As automation absorbs transactional volume, service, billing, and support teams evolve into consultative roles. They identify patterns, surface systemic risk, and influence decisions upstream. A recurring issue triggers a process change. A pattern of confusion leads to policy simplification. Service teams become extensions of the organization rather than downstream recipients of its decisions.

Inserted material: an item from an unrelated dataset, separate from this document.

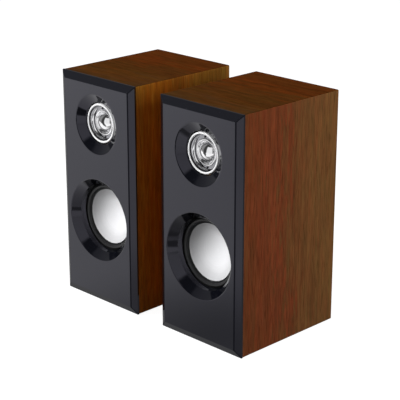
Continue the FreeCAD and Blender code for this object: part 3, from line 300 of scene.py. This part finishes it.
def mottled(name, dark, light, grain_mm, detail, dull, depth_mm=0.0, grit=0.5, **inputs):
    """A surface whose colour, roughness and relief follow one fine noise."""
    finish, tree, place = new_finish(name)
    grain = add_node(
        tree, "ShaderNodeTexNoise", Vector=place, Scale=1 / (grain_mm * MM), Detail=detail,
        Roughness=grit,
    )
    stops = ((0.3, paint(dark)), (0.7, paint(light)))
    tint = add_node(tree, "ShaderNodeValToRGB", {"stops": stops}, Fac=grain)
    rough = add_node(tree, "ShaderNodeMapRange", Value=grain, To_Min=dull[0], To_Max=dull[1])
    if depth_mm:
        inputs["Normal"] = add_node(tree, "ShaderNodeBump", Height=grain, Distance=depth_mm * MM)
    return complete(finish, Base_Color=tint, Roughness=rough, **inputs)


def soft_rubber(name, dark, light, dull):
    """Moulded rubber or foam: charcoal, softly shining, slightly dusty in its pores."""
    return mottled(
        name, dark, light, grain_mm=0.9, detail=4.0, dull=(dull - 0.06, dull + 0.06),
        depth_mm=0.02, Specular_IOR_Level=0.4,
    )


FOILS = (
    # Outer sides: red-brown near the fascia, and more olive towards the back.
    (
        "walnut_foil_upright", Z_AXIS, 0.05, ("outer_side_board",),
        (
            (0.00, "#6a3a20"), (0.14, "#6c361c"), (0.30, "#6e3820"), (0.38, "#763a20"),
            (0.47, "#643a20"), (0.56, "#6c4224"), (0.72, "#6b4526"), (1.00, "#6e4a28"),
        ),
    ),
    # Inner sides: a yellower brown, painted lighter to stand in for light in the shade between the
    # cabinets.
    (
        "walnut_foil_painted_lighter", Z_AXIS, 0.03, ("inner_side_board",),
        (
            (0.00, "#966222"), (0.14, "#905918"), (0.30, "#8c5216"), (0.44, "#844e1a"),
            (0.60, "#865920"), (1.00, "#825922"),
        ),
    ),
    # Tops and bottoms: dark, and redder towards the back.
    (
        "walnut_foil_level", X_AXIS, 0.0, ("top_board", "bottom_board"),
        (
            (0.00, "#452c16"), (0.25, "#4e2d10"), (0.36, "#46280f"), (0.50, "#4a2a10"),
            (0.62, "#542a0e"), (0.69, "#582a0e"), (0.78, "#4e280e"), (1.00, "#52290e"),
        ),
    ),
)
for foil, along, shine, boards, figure in FOILS:
    wear(walnut_foil(foil, along, figure, shine), *both(*boards))

# Fibreboard is dull and shows its fluff, even under one coat of black paint.
BOARD = {"grain_mm": 1.2, "detail": 5.0, "dull": (0.6, 0.8), "depth_mm": 0.08}
for board, name, dark, light in (
    ("rear_board", "black_painted_fibreboard", "#0c0c0c", "#1b1a19"),
    ("front_board", "raw_fibreboard", "#7c6044", "#94765a"),
):
    wear(mottled(name, dark, light, Specular_IOR_Level=0.35, **BOARD), *both(board))

# Matt ABS from a spark-eroded tool has a fine even pebble that kills the gloss.
PEBBLE = {"detail": 3.0, "dull": (0.48, 0.66), "depth_mm": 0.05, "grit": 0.6}
wear(
    mottled("textured_black_abs", "#101011", "#1f1f20", 0.7, **PEBBLE),
    *both("port_tube", "tweeter_housing"),
    "left_terminal_plate",
    "right_control_plate",
    "power_socket",
)
wear(mottled("knob_black_abs", "#121213", "#202022", 0.5, **PEBBLE), "volume_knob")
wear(mottled("green_socket_moulding", "#2c8a4c", "#37a05a", 0.5, **PEBBLE), "line_in_socket")

# Feet are of a dull rubber, and open foam hardly shines at all.
wear(soft_rubber("foot_rubber", "#121212", "#1d1d1c", 0.75), "feet")
wear(soft_rubber("gasket_foam", "#0b0b0b", "#161616", 0.9), *both("woofer_gasket"))


# ---------------------------------------------------------------- driver finishes


def from_axis(tree, place, centre):
    """The distance in metres from a line along Y through a centre."""
    offset = add_node(
        tree, "ShaderNodeVectorMath", {"operation": "SUBTRACT"}, i0=place, i1=centre
    )
    flat = add_node(
        tree, "ShaderNodeVectorMath", {"operation": "MULTIPLY"}, i0=offset, i1=(1.0, 0.0, 1.0)
    )
    length = add_node(tree, "ShaderNodeVectorMath", {"operation": "LENGTH"}, i0=flat)
    return length.outputs["Value"]


def satin_cone(side):
    """Pressed aluminium cone, lacquered satin: soft broad shine over faint spun rings,
    with painted shade that greys it towards the rim."""
    finish, tree, place = new_finish(f"{side}_satin_silver_cone")
    low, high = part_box(f"{side}_woofer_cone")
    rim = (high.x - low.x) / 2
    radius = from_axis(tree, place, (low + high) / 2)
    rings = add_node(
        tree, "ShaderNodeTexNoise", {"noise_dimensions": "1D"}, W=radius, Scale=1 / (0.8 * MM),
        Detail=2.0,
    )
    speck = add_node(tree, "ShaderNodeTexNoise", Vector=place, Scale=1 / (0.6 * MM), Detail=3.0)
    grain = add_node(tree, "ShaderNodeMix", {"data_type": "FLOAT"}, i0=0.6, i2=rings, i3=speck)
    stops = ((0.3, paint("#d6d6d8")), (0.7, paint("#e2e2e4")))
    tint = add_node(tree, "ShaderNodeValToRGB", {"stops": stops}, Fac=grain)
    # Painted shade greys the colour towards the rim.
    painted_rim_shade = add_node(
        tree, "ShaderNodeMapRange", {"interpolation_type": "SMOOTHSTEP"}, Value=radius,
        From_Min=rim * 0.45, From_Max=rim, To_Min=1.0, To_Max=0.68,
    )
    shaded = add_node(tree, "ShaderNodeVectorMath", {"operation": "SCALE"}, i0=tint, Scale=painted_rim_shade)
    dull = add_node(tree, "ShaderNodeMapRange", Value=speck, To_Min=0.36, To_Max=0.46)
    relief = add_node(tree, "ShaderNodeBump", Height=grain, Distance=0.01 * MM)
    return complete(
        finish, Base_Color=shaded, Roughness=dull, Normal=relief, Metallic=0.05,
        Specular_IOR_Level=0.25,
    )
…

This evolution creates a durable competitive advantage. In environments where offerings converge and pricing pressure is constant, experience becomes the differentiator. Customers remember clarity, confidence, and how an organization shows up when complexity arises. Service organizations increasingly represent the clearest signal of operational maturity and institutional competence.
A Necessary Counterpoint
This transformation is not automatic, and it is not without risk. Poorly designed automation can amplify confusion. Over optimization for deflection without visibility erodes trust. Treating experience orchestration as a tooling exercise rather than an operating model recreates old problems at higher speed. Success requires governance, clear ownership of journeys, and a commitment to human accountability when complexity demands it.
What This Means for Leaders
This is not a story about replacing people with machines. It is a story about repositioning expertise. Transactional work scales through automation. Complex problem solving scales through systems that remove noise and deliver context. Leaders who continue to manage service through the lens of a traditional contact center risk undervaluing one of the most strategically important capabilities in the organization.
The contact center is gone as a place, a label, and a limiting frame. What remains is an experience engine powered by experience orchestration platforms that elevate expertise, preserve context, and enable organizations to meet complexity with confidence.
That is not the end of the contact center. It is the evolution that finally reflects the expertise that has always been there.